The Steers put herself in a dangerous position without giving any signal of her intention to the bridge, and because of her failure to have a lookout, did not observe that the bridge was commencing to close, and do anything to aid in averting that danger.
It was not a fault of the bridge to close without giving a signal, in view of the fact that the Steers had come back into the draw after passing therethrough, without giving any signal.

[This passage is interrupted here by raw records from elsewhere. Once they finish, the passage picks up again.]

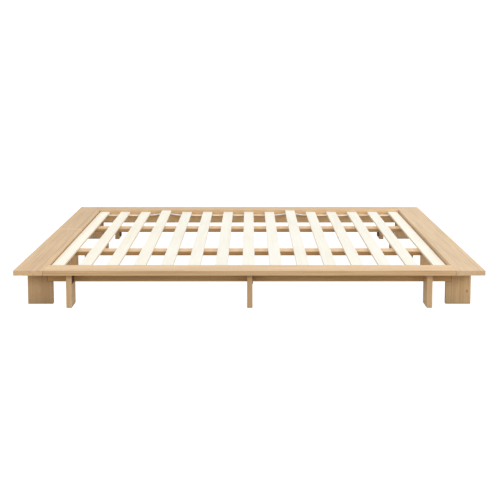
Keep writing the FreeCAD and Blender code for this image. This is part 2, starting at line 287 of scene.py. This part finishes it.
def seam_shade_line(s, at, facing, joint):
    """1 on the line where a plank meets another, on its upright faces, for the painted shade in
    the seam.
    """
    axis, place, other, low, high = joint
    dark = s.line(at[axis], place, GAP_CORE, GAP_RIM)
    dark = s.times(dark, s.step(facing["Z"], 0.3, 0.7, 1.0, 0.0))
    if other:
        reach = (high - low) / 2
        dark = s.times(dark, s.line(at[other], low + reach, reach, reach + GAP_END))
    return dark


def oak(name, axes, seed, tint=PLAIN, edge=None, stave=None, glue_at=None,
        knot=None, splice=None, figure=0.75, flecks=0.0, joints=(), fade=None,
        end=END_GRAIN, side=None, slope=None):
    """Light oak with a matt lacquer.

    axes: along the grain, across the plank's face, through its thickness. edge is the
    tint of the plank's narrow long sides over the tint of the rest, painted light and
    shade. stave is the width of the pieces glued side by side, and glue_at the place of
    one glue line. knot is (across, along) in metres. splice is where two lengths are
    joined end to end. figure is how strongly the growth rings show, flecks how many short
    dark marks there are. joints are lines where the plank meets another, darkened with
    painted shade of the seam: (axis, place, other axis, from, to). fade is how light the
    plank is at its start, middle and end, end the tint of its end grain, and side the tint
    of one face, painted light: (axis, sign, tint). slope is how light the plank is at its
    low and high long sides. fade and slope are painted light and shade.
    """
    s = Shading("oak_" + name)
    draw = random.Random(seed)
    lo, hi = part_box(name)
    middle = (lo + hi) / 2
    at = s.place()
    facing = s.facing()
    grain, face, depth = ("XYZ".index(a) for a in axes)
    along, across, through = (at[a] for a in axes)
    shift = [draw.uniform(-NOISE_SHIFT, NOISE_SHIFT) for _ in range(3)]
    u = s.plus(along, shift[0])
    if stave:
        start = lo[face] - draw.uniform(0.2, 0.8) * stave
        half = FINE_GLUE_LINE
        if glue_at is not None:
            start = glue_at - STAVES_BELOW * stave
            half = BROAD_GLUE_LINE
        piece, glue_line = glued_staves(s, along, across, start, stave, half, shift[1], splice)
        u = s.plus(u, s.times(piece, STAVE_SHIFT))
    where = (u, across, through)
    bulge = 0.0
    if knot:
        off = knot_distance(s, along, across, knot)
        bulge = s.step(off, 0.0, KNOT_REACH, KNOT_BULGE, 0.0)
    pith_across = middle[face] + draw.uniform(-PITH_ASIDE, PITH_ASIDE)
    pith_depth = middle[depth] - draw.uniform(*PITH_UNDER)
    rings = growth_rings(s, where, (pith_across, pith_depth), bulge, shift[2])
    fibre = s.noise(s.stretched(where, FIBRE_CELLS), detail=4.0, roughness=0.62)
    cloud = s.noise(s.stretched(where, CLOUD_CELLS), detail=2.0)
    pores = s.step(s.noise(s.stretched(where, PORE_CELLS), detail=1.0), 0.6, 0.74)

    tone = s.plus(0.5, s.centred(rings, figure), s.centred(fibre, 1.15), s.centred(cloud, 0.4))
    if stave:
        tone = s.plus(tone, s.centred(piece, 0.16))
    base = scaled(OAK, tint)
    colour = s.ramp(tone, [
        (0.12, scaled(base, LATE_WOOD)),
        (0.5, base),
        (0.88, scaled(base, EARLY_WOOD)),
    ])
    colour = s.toned(s.times(pores, 0.42), colour, base, PORE)
    if flecks:
        marks = s.noise(s.stretched(where, FLECK_CELLS), detail=3.0, roughness=0.65)
        marks = s.times(s.step(marks, 0.64, 0.76), flecks)
        colour = s.toned(marks, colour, base, FLECK)
    colour = s.tinted(s.step(facing[axes[0]], 0.85, 0.98), colour, end)
    if stave:
        strength = 0.5 if glue_at is None else 0.75
        colour = s.toned(s.times(glue_line, strength), colour, base, GLUE)
    if splice is not None:
        line = s.line(along, splice, SPLICE_CORE, SPLICE_RIM)
        colour = s.toned(s.times(line, 0.85), colour, base, SPLICE)
    if knot:
        heart = s.step(off, KNOT_CORE, KNOT_RIM, 1.0, 0.0)
        colour = s.toned(s.times(heart, 0.8), colour, base, KNOT)
    # painted light and shade on the narrow long sides
    if edge:
        colour = s.tinted(s.step(facing[axes[1]], 0.6, 0.9), colour, edge)
    # painted light on one face
    if side:
        axis, sign, lit_face_tint = side
        colour = s.tinted(s.towards(axis, sign), colour, lit_face_tint)
    # painted light and shade along the plank, and across it with slope
    if fade:
        colour = s.graded(colour, along, lo[grain], hi[grain], fade)
    if slope:
        colour = s.graded(colour, across, lo[face], hi[face], slope)
    # lighter rounded edges: a painted highlight along the arrises, with some wear
    wear_and_highlight = s.times(s.arris(facing), s.step(cloud, 0.3, 0.6, 0.35, 0.8))
    colour = s.toned(wear_and_highlight, colour, base, EDGE_WEAR_AND_HIGHLIGHT)
    # painted shade in the seams where planks meet
    for joint in joints:
        dark = seam_shade_line(s, at, facing, joint)
        colour = s.toned(s.times(dark, 0.65), colour, base, SEAM_SHADE)

    rough = s.plus(0.5, s.centred(fibre, 0.16), s.times(pores, 0.14), s.times(wear_and_highlight, -0.06))
    height = s.plus(s.times(fibre, 0.5), s.times(pores, -0.6), s.times(rings, 0.35))
    return s.finish(colour, rough, height, bump=0.35, relief=0.0004, Specular_IOR_Level=0.28)


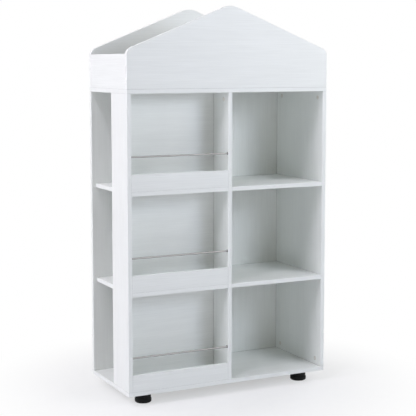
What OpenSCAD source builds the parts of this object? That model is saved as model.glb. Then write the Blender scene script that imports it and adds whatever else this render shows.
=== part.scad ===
// House shaped bookcase of white faced boards. The left column has three shallow book bays
// at the front, each with a lip board and a steel rail, and three niches open to the left
// behind them. The right column has three deep open bays. The roof is an open tray between
// two gables. The boards are held by dowels, by cams with bolts and by screws in the back.
// Millimetres. Origin on the floor at the middle of the footprint, front towards -Y, +Z up.

/* [Body] */
// Width over the side panels
body_w = 800; // [720:5:900]
// Depth over the front edges and the back panel
body_d = 350; // [320:5:420]
// Thickness of every board
board_t = 15; // [15:0.5:18]
// Clear height of each bay
bay_h = 337; // [280:1:380]

/* [Left column] */
// Clear width of the left column
left_bay_w = 375; // [300:5:440]
// Clear depth of the book bays
book_bay_d = 115; // [100:1:140]
// How far the left side panel runs on behind the partition
side_lap = 12; // [2:1:60]
// Height of the lip boards
lip_h = 60; // [45:1:100]
// Clear height between a lip board and the axis of its rail
rail_gap = 60; // [30:1:100]
// Diameter of the rails
rail_d = 6; // [4:0.5:9]

/* [Roof] */
// Height of the side rails of the roof tray
tray_h = 120; // [90:1:170]
// Height of the eave's corner above the side rails
eave_step = 15; // [5:1:40]
// Rise of the roof line from eave to ridge
ridge_rise = 160; // [100:1:240]
// Radius of the rounded eaves
eave_r = 30; // [10:1:40]
// Radius of the rounded ridge
ridge_r = 80; // [20:1:90]

/* [Feet] */
// Height of the feet
foot_h = 40; // [30:1:60]
// Diameter of the pad at the bottom of a foot
foot_pad_d = 60; // [58:1:75]
// Height of that pad
foot_pad_h = 14; // [8:1:18]
// Diameter of the neck above the pad
foot_neck_d = 56; // [40:1:58]
// Foot centres in from the sides of the body
foot_in_x = 78; // [50:1:120]
// Foot centres in from the front and back of the body
foot_in_y = 57; // [45:1:80]

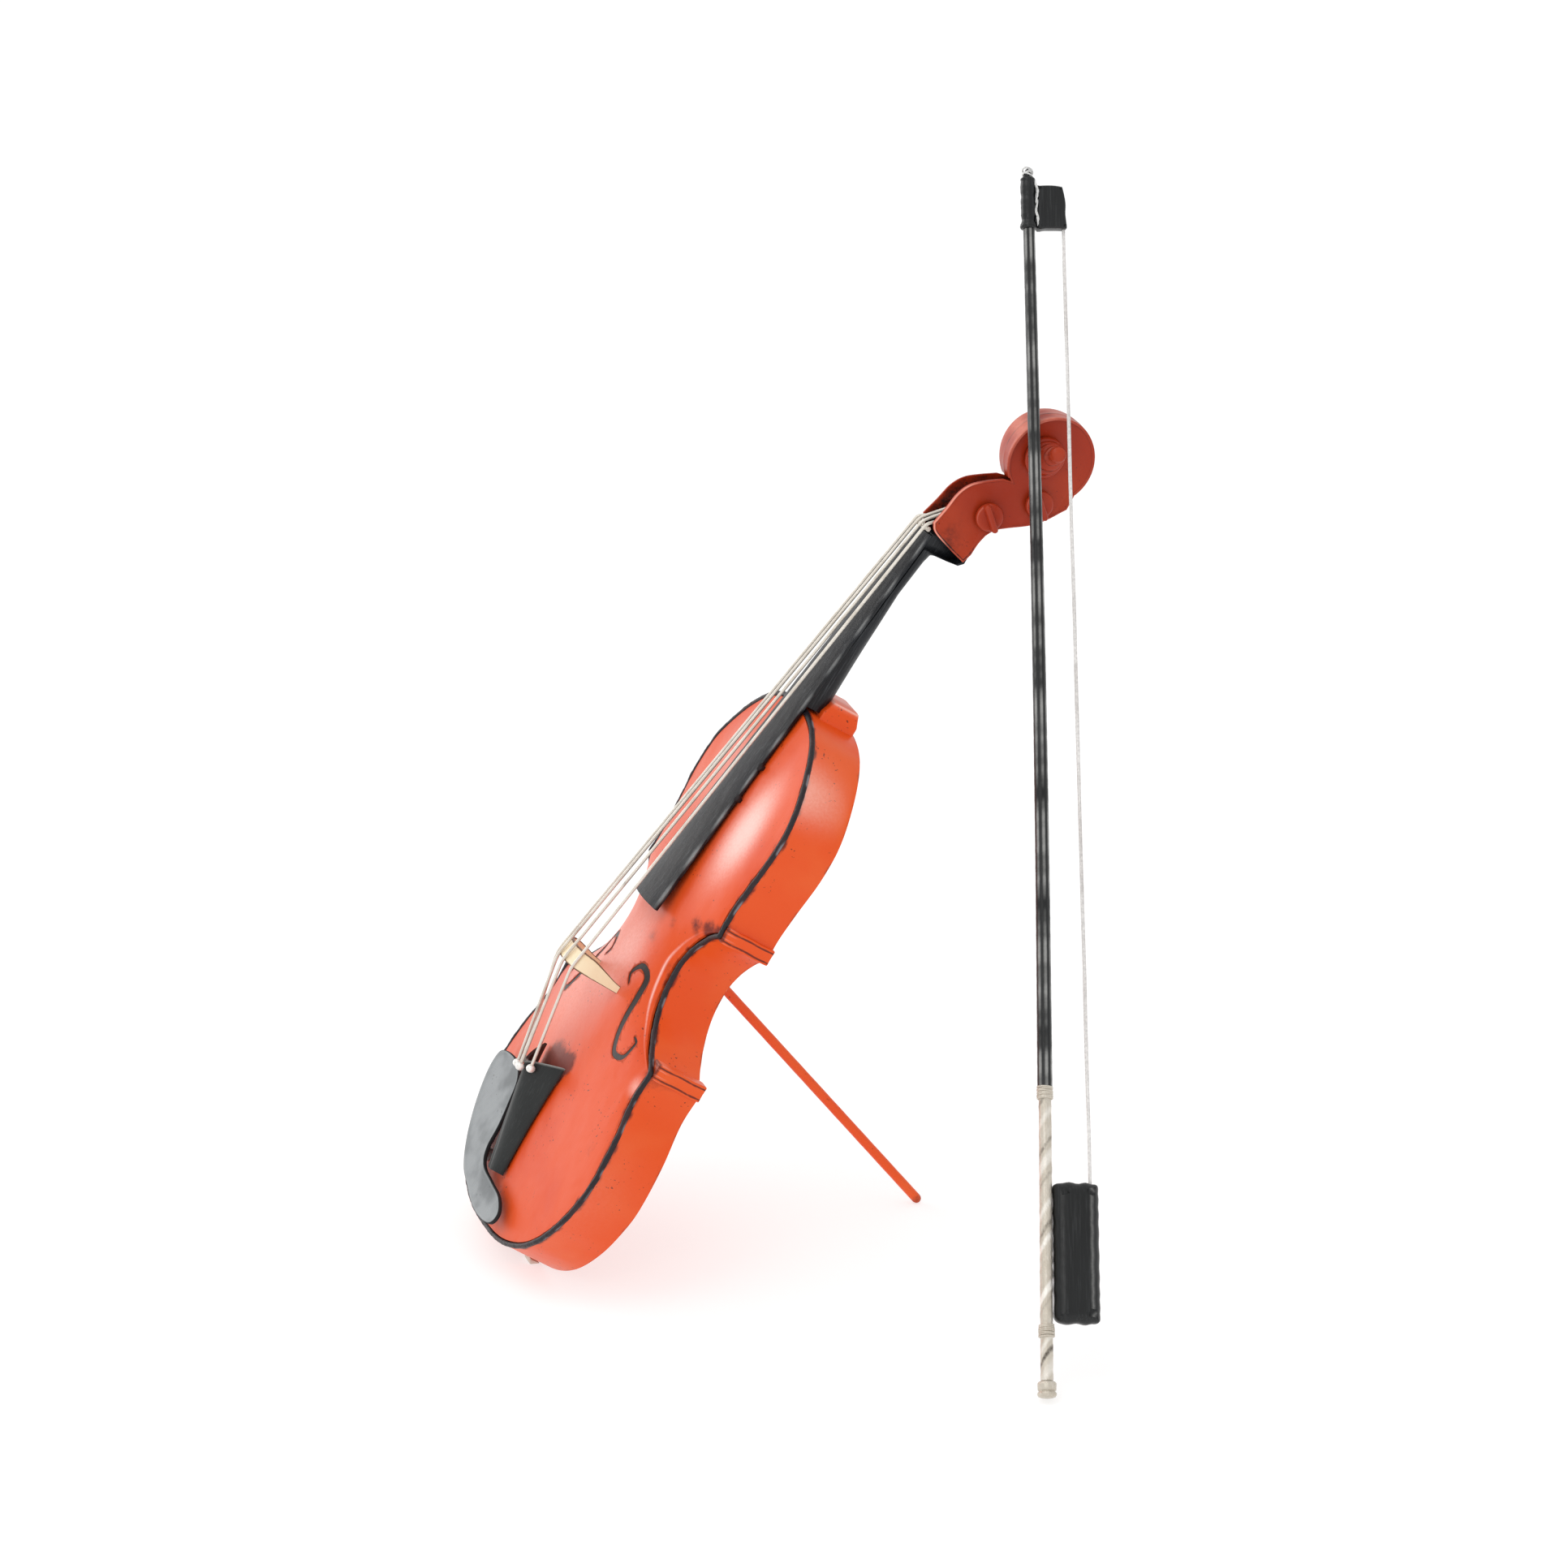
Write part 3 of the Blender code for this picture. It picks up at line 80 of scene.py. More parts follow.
def ripple(along: np.ndarray, wavelength: float, seed: int, octaves: int = 3) -> np.ndarray:
    """A smooth wave with no plain rhythm, for dents and lumps.

    Args:
        along: Where to read it, in the same unit as the wavelength.
        wavelength: Length of its longest wave.
        seed: Chooses the wave.
        octaves: How many shorter waves are added.

    Returns:
        Values between about -1 and 1.
    """
    chance = np.random.default_rng(seed)
    total = np.zeros_like(np.asarray(along, dtype=float))
    weight = 0.0
    for octave in range(octaves):
        turns = 2 * math.pi * 1.83**octave * chance.uniform(0.8, 1.2) / wavelength
        total += np.sin(along * turns + chance.uniform(0, 2 * math.pi)) / 1.5**octave
        weight += 0.8 / 1.5**octave
    return total / weight


def smooth(points: Sequence[Sequence[float]], steps: int, closed: bool = False) -> np.ndarray:
    """Points along a Catmull-Rom curve.

    Args:
        points: The points it passes through.
        steps: Runs between two of them.
        closed: Whether the last joins the first.

    Returns:
        The curve's points, one row each.
    """
    knots = np.asarray(points, dtype=float)
    count = len(knots)
    line = []
    for i in range(count if closed else count - 1):
        start, end = knots[i], knots[(i + 1) % count]
        before = knots[i - 1] if i or closed else 2 * start - end
        after = knots[(i + 2) % count] if i + 2 < count or closed else 2 * end - start
        for k in range(steps):
            t = k / steps
            line.append(
                0.5 * (
                    2 * start + (end - before) * t
                    + (2 * before - 5 * start + 4 * end - after) * t * t
                    + (3 * start - before - 3 * end + after) * t * t * t
                )
            )
    if not closed:
        line.append(knots[-1])
    return np.array(line)


def inset(line: np.ndarray, distance: float, closed: bool = False) -> np.ndarray:
    """A flat line moved to its left, with mitred corners.

    Args:
        line: Its points, one (x, y) row each.
        distance: How far it moves.
        closed: Whether it is a loop.

    Returns:
        The moved points.
    """
    ahead = np.roll(line, -1, axis=0) - line
    back = line - np.roll(line, 1, axis=0)
    if not closed:
        ahead[-1], back[0] = back[-1], ahead[0]
    ahead /= np.maximum(np.linalg.norm(ahead, axis=1), 1e-9)[:, None]
    back /= np.maximum(np.linalg.norm(back, axis=1), 1e-9)[:, None]
    run = ahead + back
    run /= np.maximum(np.linalg.norm(run, axis=1), 1e-9)[:, None]
    normal = np.stack([-run[:, 1], run[:, 0]], axis=1)
    square = np.stack([-ahead[:, 1], ahead[:, 0]], axis=1)
    stretch = 1.0 / np.maximum(0.5, (normal * square).sum(axis=1))
    return line + normal * (distance * stretch)[:, None]


def arc(centre: Sequence[float], radius: float, start: float, end: float, steps: int) -> np.ndarray:
    """Points of a circular arc between two angles in degrees, both ends included."""
    angles = np.radians(np.linspace(start, end, steps + 1))
    return np.stack([centre[0] + radius * np.cos(angles), centre[1] + radius * np.sin(angles)], axis=1)


def divided(loop: np.ndarray, gap: float) -> np.ndarray:
    """A closed line with more points, so that no two lie further apart than a gap."""
    parts = []
    for start, end in zip(loop, np.roll(loop, -1, axis=0)):
        runs = max(1, int(math.ceil(np.linalg.norm(end - start) / gap)))
        parts += [start + (end - start) * k / runs for k in range(runs)]
    return np.array(parts)


def rounded_box(width: float, height: float, radius: float, steps: int = 5) -> np.ndarray:
    """A rectangle round (0, 0) with rounded corners, as a loop of points."""
    corners = []
    for quarter, (a, b) in enumerate(((1, 1), (-1, 1), (-1, -1), (1, -1))):
        centre = (a * (width / 2 - radius), b * (height / 2 - radius))
        corners.append(arc(centre, radius, 90 * quarter, 90 * quarter + 90, steps))
    return np.concatenate(corners)


def loop_area(loop: np.ndarray) -> float:
    """Signed area of a loop: positive where it runs anticlockwise."""
    x, y = loop[:, 0], loop[:, 1]
    return float((x * np.roll(y, -1) - np.roll(x, -1) * y).sum() / 2)


# ---------------------------------------------------------------------------------------------
# Meshes
# ---------------------------------------------------------------------------------------------


class Axes:
    """A local frame in millimetres."""

    def __init__(self, matrix: Matrix) -> None:
        """Keeps the frame's turn and origin, both from a world matrix in metres."""
        self.turn = np.array(matrix.to_3x3())
        self.origin = np.array(matrix.translation)

    def world(self, points: np.ndarray) -> np.ndarray:
        """Local points in millimetres as world points in metres."""
        return np.asarray(points, dtype=float) * MM @ self.turn.T + self.origin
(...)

The Kearney (C.C.A.) 14 F.2d 949.
The theory on which the libelant now seeks to recover is certainly not that on which the libel was based, and in considering all of the evidence I am convinced that there is some error on both sides, and that the movement of the Steers immediately before the accident was as I have found.
I find as conclusions of law:
That the libelant has failed to show, by a fair preponderance of the evidence, that the respondent, its agents, servants, or employees were guilty of any negligence in the operation of its drawbridge on the day and at the time in question, or that the tug J. Rich Steers, at the time and place in question, received any damage by reason of the negligence of the respondent, its agents, servants or employees.
That any damages suffered by the steamtug J. Rich Steers at the time and place in question were caused by the negligent navigation of the said steamtug J. Rich Steers by the libelant, its agents, servants, or employees, who were wholly at fault.
The respondent is entitled to a decree against the libelant, dismissing the libel with costs.
Settle decree on notice.
If this opinion is not considered a sufficient compliance with rule 46 1/2 of the Rules in Admiralty (28 USCA § 723), proposed findings of fact and conclusions of law in accordance with this opinion may be submitted for the assistance of the court, as provided by the rules of this court.